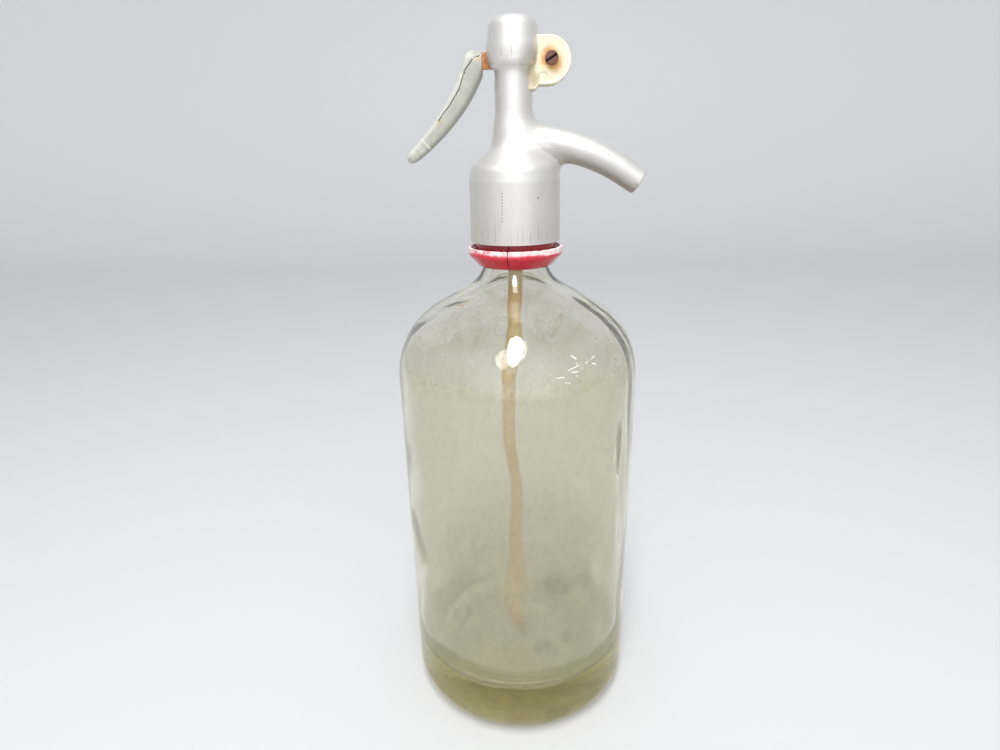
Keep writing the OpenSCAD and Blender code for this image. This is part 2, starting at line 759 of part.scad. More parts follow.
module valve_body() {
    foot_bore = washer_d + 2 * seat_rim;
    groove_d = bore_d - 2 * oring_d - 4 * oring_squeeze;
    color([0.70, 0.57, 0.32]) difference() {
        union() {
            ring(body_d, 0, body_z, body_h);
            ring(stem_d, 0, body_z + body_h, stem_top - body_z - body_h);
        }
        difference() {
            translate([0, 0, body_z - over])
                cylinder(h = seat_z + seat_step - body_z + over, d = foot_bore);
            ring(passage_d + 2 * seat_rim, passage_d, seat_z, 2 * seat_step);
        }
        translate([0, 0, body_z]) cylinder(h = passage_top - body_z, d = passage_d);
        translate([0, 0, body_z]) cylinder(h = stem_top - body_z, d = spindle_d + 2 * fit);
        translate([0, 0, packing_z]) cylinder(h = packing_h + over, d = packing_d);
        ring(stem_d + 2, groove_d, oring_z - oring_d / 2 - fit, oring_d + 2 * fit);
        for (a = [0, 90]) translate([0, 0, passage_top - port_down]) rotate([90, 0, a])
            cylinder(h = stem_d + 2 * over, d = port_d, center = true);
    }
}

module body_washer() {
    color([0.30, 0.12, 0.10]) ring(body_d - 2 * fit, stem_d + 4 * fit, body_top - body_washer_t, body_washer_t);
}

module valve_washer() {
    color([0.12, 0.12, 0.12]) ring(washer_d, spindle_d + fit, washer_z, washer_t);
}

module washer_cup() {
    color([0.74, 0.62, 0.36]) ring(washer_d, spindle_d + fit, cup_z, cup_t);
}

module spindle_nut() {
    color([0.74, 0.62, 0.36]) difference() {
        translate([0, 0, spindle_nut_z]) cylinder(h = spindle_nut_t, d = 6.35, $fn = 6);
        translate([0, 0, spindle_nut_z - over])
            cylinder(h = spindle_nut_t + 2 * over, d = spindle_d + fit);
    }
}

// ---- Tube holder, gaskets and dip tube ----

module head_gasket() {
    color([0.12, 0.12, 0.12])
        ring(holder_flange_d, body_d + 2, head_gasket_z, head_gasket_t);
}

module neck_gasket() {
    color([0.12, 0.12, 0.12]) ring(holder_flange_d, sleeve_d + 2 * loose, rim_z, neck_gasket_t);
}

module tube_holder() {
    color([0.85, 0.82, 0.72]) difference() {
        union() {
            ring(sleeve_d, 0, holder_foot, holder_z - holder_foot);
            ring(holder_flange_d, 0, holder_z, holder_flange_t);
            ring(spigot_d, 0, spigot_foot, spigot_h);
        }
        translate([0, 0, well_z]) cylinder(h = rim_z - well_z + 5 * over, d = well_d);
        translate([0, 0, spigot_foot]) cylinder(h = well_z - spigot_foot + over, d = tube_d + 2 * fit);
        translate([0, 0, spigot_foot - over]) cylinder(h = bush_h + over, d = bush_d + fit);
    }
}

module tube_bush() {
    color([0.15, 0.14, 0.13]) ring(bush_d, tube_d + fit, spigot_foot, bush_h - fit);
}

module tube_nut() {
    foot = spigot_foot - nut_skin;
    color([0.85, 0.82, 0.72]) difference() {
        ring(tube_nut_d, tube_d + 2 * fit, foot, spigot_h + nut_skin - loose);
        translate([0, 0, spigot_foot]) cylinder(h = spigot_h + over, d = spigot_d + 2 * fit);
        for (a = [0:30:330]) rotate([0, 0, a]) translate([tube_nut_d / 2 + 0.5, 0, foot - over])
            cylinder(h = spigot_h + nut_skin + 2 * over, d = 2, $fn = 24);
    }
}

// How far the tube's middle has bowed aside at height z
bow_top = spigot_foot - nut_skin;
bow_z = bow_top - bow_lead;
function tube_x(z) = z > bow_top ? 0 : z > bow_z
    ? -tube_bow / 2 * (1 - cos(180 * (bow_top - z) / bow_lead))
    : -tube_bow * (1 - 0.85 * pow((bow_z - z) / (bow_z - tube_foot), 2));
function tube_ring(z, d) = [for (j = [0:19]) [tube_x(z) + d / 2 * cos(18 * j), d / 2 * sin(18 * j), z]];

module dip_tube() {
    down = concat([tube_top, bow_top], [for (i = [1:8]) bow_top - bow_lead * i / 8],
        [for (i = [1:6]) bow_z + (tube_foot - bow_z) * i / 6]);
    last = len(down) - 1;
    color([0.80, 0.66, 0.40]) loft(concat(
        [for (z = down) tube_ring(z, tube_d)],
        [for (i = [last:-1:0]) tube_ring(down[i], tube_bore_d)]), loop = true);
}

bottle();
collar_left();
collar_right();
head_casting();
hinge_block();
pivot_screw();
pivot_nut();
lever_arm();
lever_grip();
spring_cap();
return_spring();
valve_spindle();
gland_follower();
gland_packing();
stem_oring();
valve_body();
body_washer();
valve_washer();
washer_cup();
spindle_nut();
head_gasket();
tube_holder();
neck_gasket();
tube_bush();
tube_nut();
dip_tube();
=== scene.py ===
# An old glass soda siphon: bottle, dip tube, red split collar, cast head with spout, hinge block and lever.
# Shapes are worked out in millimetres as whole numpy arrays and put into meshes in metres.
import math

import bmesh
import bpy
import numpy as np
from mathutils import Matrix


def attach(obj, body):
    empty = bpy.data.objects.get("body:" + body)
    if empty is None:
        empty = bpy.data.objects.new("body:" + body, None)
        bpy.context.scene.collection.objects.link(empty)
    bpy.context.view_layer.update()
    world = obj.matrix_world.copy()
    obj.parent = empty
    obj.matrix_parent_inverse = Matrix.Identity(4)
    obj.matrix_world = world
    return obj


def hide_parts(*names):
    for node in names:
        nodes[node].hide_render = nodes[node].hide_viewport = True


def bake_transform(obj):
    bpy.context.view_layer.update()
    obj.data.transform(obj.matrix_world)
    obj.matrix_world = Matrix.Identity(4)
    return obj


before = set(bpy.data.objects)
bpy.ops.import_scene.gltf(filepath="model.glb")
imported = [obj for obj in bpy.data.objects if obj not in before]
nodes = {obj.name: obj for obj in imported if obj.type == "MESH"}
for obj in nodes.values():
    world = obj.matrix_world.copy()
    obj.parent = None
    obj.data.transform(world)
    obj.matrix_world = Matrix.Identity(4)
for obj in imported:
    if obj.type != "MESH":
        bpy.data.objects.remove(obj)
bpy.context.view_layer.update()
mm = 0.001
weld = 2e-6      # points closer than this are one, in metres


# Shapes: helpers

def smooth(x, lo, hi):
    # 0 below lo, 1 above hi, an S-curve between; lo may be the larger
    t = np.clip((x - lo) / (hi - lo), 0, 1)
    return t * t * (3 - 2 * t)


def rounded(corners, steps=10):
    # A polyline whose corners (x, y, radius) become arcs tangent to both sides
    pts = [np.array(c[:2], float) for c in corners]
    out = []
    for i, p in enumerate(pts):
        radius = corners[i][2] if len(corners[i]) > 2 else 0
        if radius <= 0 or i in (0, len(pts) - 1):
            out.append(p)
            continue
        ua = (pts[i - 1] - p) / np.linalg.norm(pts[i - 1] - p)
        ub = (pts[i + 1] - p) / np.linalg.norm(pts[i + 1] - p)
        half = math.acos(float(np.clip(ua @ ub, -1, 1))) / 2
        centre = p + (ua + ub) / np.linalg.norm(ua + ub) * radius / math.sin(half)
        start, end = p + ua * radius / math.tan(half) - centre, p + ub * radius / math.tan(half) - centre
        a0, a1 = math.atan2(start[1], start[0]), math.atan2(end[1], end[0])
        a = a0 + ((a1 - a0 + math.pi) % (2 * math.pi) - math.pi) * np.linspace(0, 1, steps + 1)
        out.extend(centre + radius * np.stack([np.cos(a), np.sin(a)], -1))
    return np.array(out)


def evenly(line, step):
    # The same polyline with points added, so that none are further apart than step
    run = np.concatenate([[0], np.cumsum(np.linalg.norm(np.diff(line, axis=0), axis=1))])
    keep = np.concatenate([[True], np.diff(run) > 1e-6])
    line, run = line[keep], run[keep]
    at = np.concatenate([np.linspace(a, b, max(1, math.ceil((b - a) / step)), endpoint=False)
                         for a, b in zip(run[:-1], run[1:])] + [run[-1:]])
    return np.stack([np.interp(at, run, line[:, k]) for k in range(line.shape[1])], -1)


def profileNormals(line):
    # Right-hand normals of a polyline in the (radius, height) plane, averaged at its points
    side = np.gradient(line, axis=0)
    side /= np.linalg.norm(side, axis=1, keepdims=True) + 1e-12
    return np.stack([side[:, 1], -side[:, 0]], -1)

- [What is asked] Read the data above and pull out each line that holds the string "context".

- [Correct output]
        bpy.context.scene.collection.objects.link(empty)
    bpy.context.view_layer.update()
    bpy.context.view_layer.update()
bpy.context.view_layer.update()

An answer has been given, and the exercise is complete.